__Records for processing__.
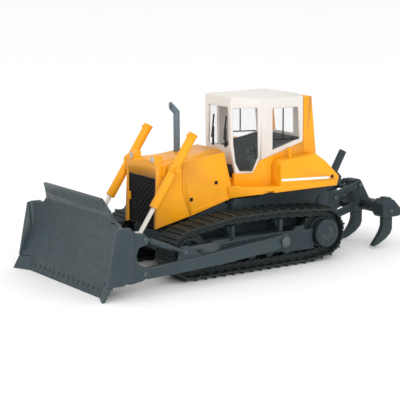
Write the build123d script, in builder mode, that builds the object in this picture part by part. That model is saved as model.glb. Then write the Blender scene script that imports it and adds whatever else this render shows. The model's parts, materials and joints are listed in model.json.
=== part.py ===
from build123d import *

import math
import os

# Toy crawler bulldozer at 1:50, millimetres. +Z is up, -Y is forward (blade), +X is the machine's left.
# The origin is on the ground, under the middle of the whole model.
# Fore-aft places ("y") are measured from the drive axle, and at() moves them into the model's frame.

drive_y = 30.0               # drive axle, from the middle of the model

# ---- running gear -----------------------------------------------------------------------------
wheel_base = 59.2            # drive axle to idler axle
drive_z = 10.8
idler_y = -wheel_base
idler_z = 9.8
chain_r = 8.2                # inner face of the track shoes round the idler and the sprocket
plate_t = 0.8                # shoe plate
grouser_h = 0.8
rail_h = 2.4                 # height of the chain rails inside the shoes
carrier_places = [(-41.5, 16.5), (-20.0, 16.5)]
carrier_r = 4.0              # inner face of the shoes over the carrier rollers
last_roller = (-8.0, plate_t + grouser_h + 4.0)
shoe_count = 42
track_in, track_out = 13.2, 24.4
rail_spans = [(16.2, 17.7), (20.3, 21.8)]
running_gap = 0.05           # radial clearance of every turning fit
axle_r = 1.5
idler_axle_r = 1.2
sprocket_teeth = 22
tooth_gap_r = 0.62

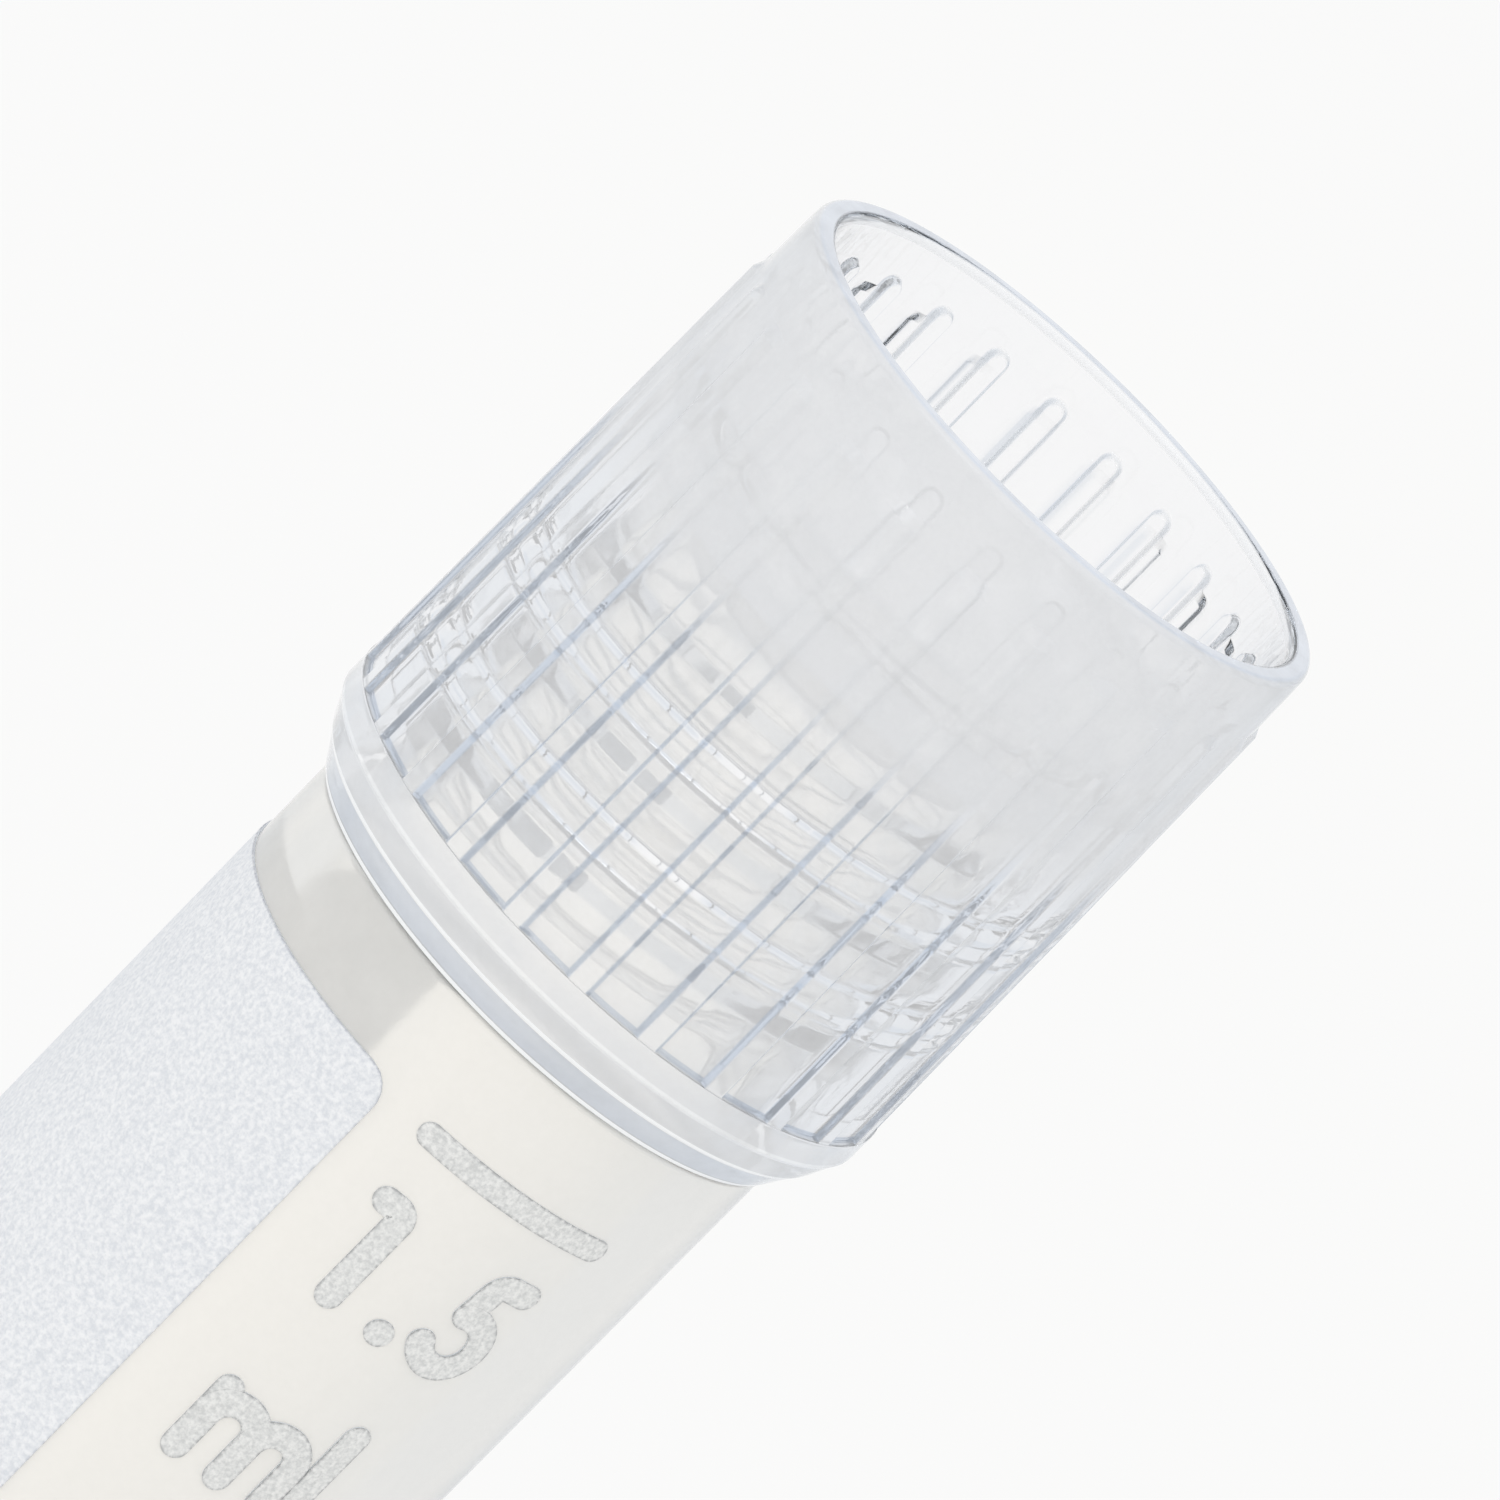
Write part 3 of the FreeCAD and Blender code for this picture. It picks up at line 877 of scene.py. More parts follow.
    def add_recess(self, lathe: Lathe) -> None:
        """Add the floor and wall of the recess, with its round-topped key ribs, and the rim.

        A key rib is as high as its face stands in front of the wall, where the distance to its middle line,
        which ends at the centre of its round top, is less than half its width.  The groove share is a
        flat-topped tent over the sides of the key ribs.

        Args:
            lathe: Surface that the rows are added to.
        """
        floor = self.ceiling + self.floor
        wide = self.rim - self.rim_wall
        narrow = wide - self.recess_draft
        corner = self.recess_corner
        path = rounded_path([(0.0, floor, 0.0), (narrow, floor, corner), (narrow, floor + 1.0, 0.0)])
        lathe.add_path(path[:-1], self.floor_share)
        spring = self.top - self.key_drop - self.key_width / 2.0
        brow = spring + self.key_width / 2.0
        rows = np.concatenate([
            close_rows(floor + corner + 0.1, spring, self.wall_step),
            np.linspace(spring, brow + 0.06, 10)[1:],
            close_rows(brow + 0.16, self.top - self.rim_round - 0.05, self.brow_step),
        ])[:, None]
        wall = narrow + self.recess_draft * (rows - floor) / (self.top - floor)
        across = np.radians(self.off_rib(lathe.angles)) * narrow
        away = np.hypot(across, np.maximum(rows - spring, 0.0))
        inside = smooth((self.key_width / 2.0 + self.key_side - away) / (2.0 * self.key_side))
        face = narrow - self.key_height
        edge = np.clip(1.5 - 3.0 * np.abs(inside - 0.5), 0.0, 1.0)
        lathe.add(wall + (face - wall) * inside, rows, self.key_share * edge)
        path = rounded_path([
            (wide, self.top - self.rim_round - 0.03, 0.0),
            (wide, self.top, self.rim_round),
            (self.rim, self.top, self.rim_round),
            (self.rim, self.top - self.rim_round - 0.03, 0.0),
        ], steps=8)[1:]
        bright, band = self.rim_bright, self.rim_band
        shares = np.interp(path[:, :1], [wide + bright, wide + band, self.rim - band, self.rim - bright],
                           [self.rim_frost, self.rim_tint, self.rim_tint, 0.0])
        lathe.add(path[:, :1], path[:, 1:], shares)

    def add_skirt(self, lathe: Lathe) -> None:
        """Add the collar and the ribbed skirt down to the ledge of the ring.

        A grip rib stands proud by its height inside its angle, its sides grow softer towards the milky upper
        part, and its height runs out under the collar.  The groove share is a tent over the side of the rib,
        which fades in the milky upper part, and it is whole on the foot of the valley between two ribs.

        Args:
            lathe: Surface that the rows are added to.
        """
        seam = self.top - self.collar
        rows = close_rows(self.grip_foot, self.top - self.rim_round - 0.1, self.skirt_step, seam,
                          seam - self.grip_ramp, self.grip_foot, self.grip_foot + self.valley_foot)
        rows = rows[::-1, None]
        low = self.skirt - self.draft * (rows - self.grip_foot) / (seam - self.grip_foot)
        high = self.rim + self.collar_draft * (self.top - rows) / self.collar
        wall = np.where(rows > seam, high, low)
        change = 2.0 * self.milky_half
        soft = self.rib_side + self.rib_fade * smooth((rows - self.milky + self.milky_half) / change)
        side = (self.rib_angle / 2.0 + soft - self.off_rib(lathe.angles)) / (2.0 * soft)
        run_out = np.clip((seam - rows) / self.grip_ramp, 0.0, 1.0)
        tent = np.clip(2.0 - 4.0 * np.abs(side - 0.5), 0.0, 1.0)
        foot = np.where(rows < self.grip_foot + self.valley_foot, side < 0.5, 0.0)
        fade = smooth((self.milky - rows) / change)
        lathe.add(wall + self.grip_height * smooth(side) * run_out, rows, np.maximum(tent * fade, foot))

    def add_lip(self, lathe: Lathe) -> None:
        """Add the plain ring, the taper under it with its narrow shelf, and the lip.

        The small offsets put a row close beside each edge, where the groove share changes.

        Args:
            lathe: Surface that the rows are added to.
        """
        lip_radius = self.bore + self.lip_wall
        low = self.lip - self.lip_drop
        ring_foot = self.grip_foot - self.ring_length
        shelf, shelf_radius = self.lip + self.shelf, self.ring_radius - self.shelf_in
        lathe.add_path(rounded_path([
            (self.skirt + self.grip_height + 0.005, self.grip_foot, 0.0),
            (self.ring_radius, self.grip_foot, 0.02),
            (self.ring_radius, ring_foot + 0.08, 0.0),
        ]))
        lathe.add_path(rounded_path([
            (self.ring_radius, ring_foot + 0.06, 0.0),
            (self.ring_radius, ring_foot, 0.04),
            (self.ring_radius - 0.04, ring_foot - 0.05, 0.0),
        ]), self.ring_share)
        lathe.add_path(np.array([[self.ring_radius - 0.05, ring_foot - 0.07],
                                 [self.ring_radius - 0.28, shelf + 0.07]]))
        lathe.add_path(rounded_path([
            (self.ring_radius - 0.29, shelf + 0.05, 0.0),
            (shelf_radius, shelf, 0.03),
            (self.ring_radius - 0.36, shelf - 0.04, 0.0),
        ]), self.lip_share)
        lathe.add_path(np.array([[self.ring_radius - 0.38, shelf - 0.06],
                                 [lip_radius + 0.08, low + 0.12]]), self.taper_share)
        lathe.add_path(rounded_path([
            (lip_radius + 0.06, low + 0.09, 0.0),
            (lip_radius, low, 0.03),
            (self.bore + self.lip_lead, low, 0.02),
            (self.bore, low + self.lip_lead, 0.02),
        ]), self.lip_share)
        lathe.add_path(np.array([[self.bore, self.lip + 0.3]]))

    def add_underside(self, lathe: Lathe) -> None:
        """Add the threaded bore, the seat of the seal and the plug.

        Args:
            lathe: Surface that the rows are added to.
        """
        foot = self.thread.start - self.thread.root / 2.0 - self.thread_foot
        plain = np.linspace(self.lip + 0.35, foot - 0.03, 4)[:, None]
        lathe.add(np.full_like(plain, self.bore), plain)
        rows = self.thread.rows(lathe.angles, foot, self.ceiling - 0.05)
        side = self.thread.upper_side(lathe.angles, rows)
        lathe.add(self.bore - self.thread.height(lathe.angles, rows), rows,
                  self.thread_share * side)
        lathe.add_path(rounded_path([
            (self.bore, self.ceiling - 0.03, 0.0),
            (self.bore, self.ceiling, 0.0),
            (self.plug, self.ceiling, 0.0),
            (self.plug, self.plug_foot, self.plug_round),
            (self.plug - self.plug_wall, self.plug_foot, self.plug_round),
            (self.plug - self.plug_wall, self.ceiling, self.plug_root),
            (0.0, self.ceiling, 0.0),
        ]))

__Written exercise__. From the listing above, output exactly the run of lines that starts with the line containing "Write part 3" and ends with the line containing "flat-topped tent over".

__Result of this exercise__.
Write part 3 of the FreeCAD and Blender code for this picture. It picks up at line 877 of scene.py. More parts follow.
    def add_recess(self, lathe: Lathe) -> None:
        """Add the floor and wall of the recess, with its round-topped key ribs, and the rim.

        A key rib is as high as its face stands in front of the wall, where the distance to its middle line,
        which ends at the centre of its round top, is less than half its width.  The groove share is a
        flat-topped tent over the sides of the key ribs.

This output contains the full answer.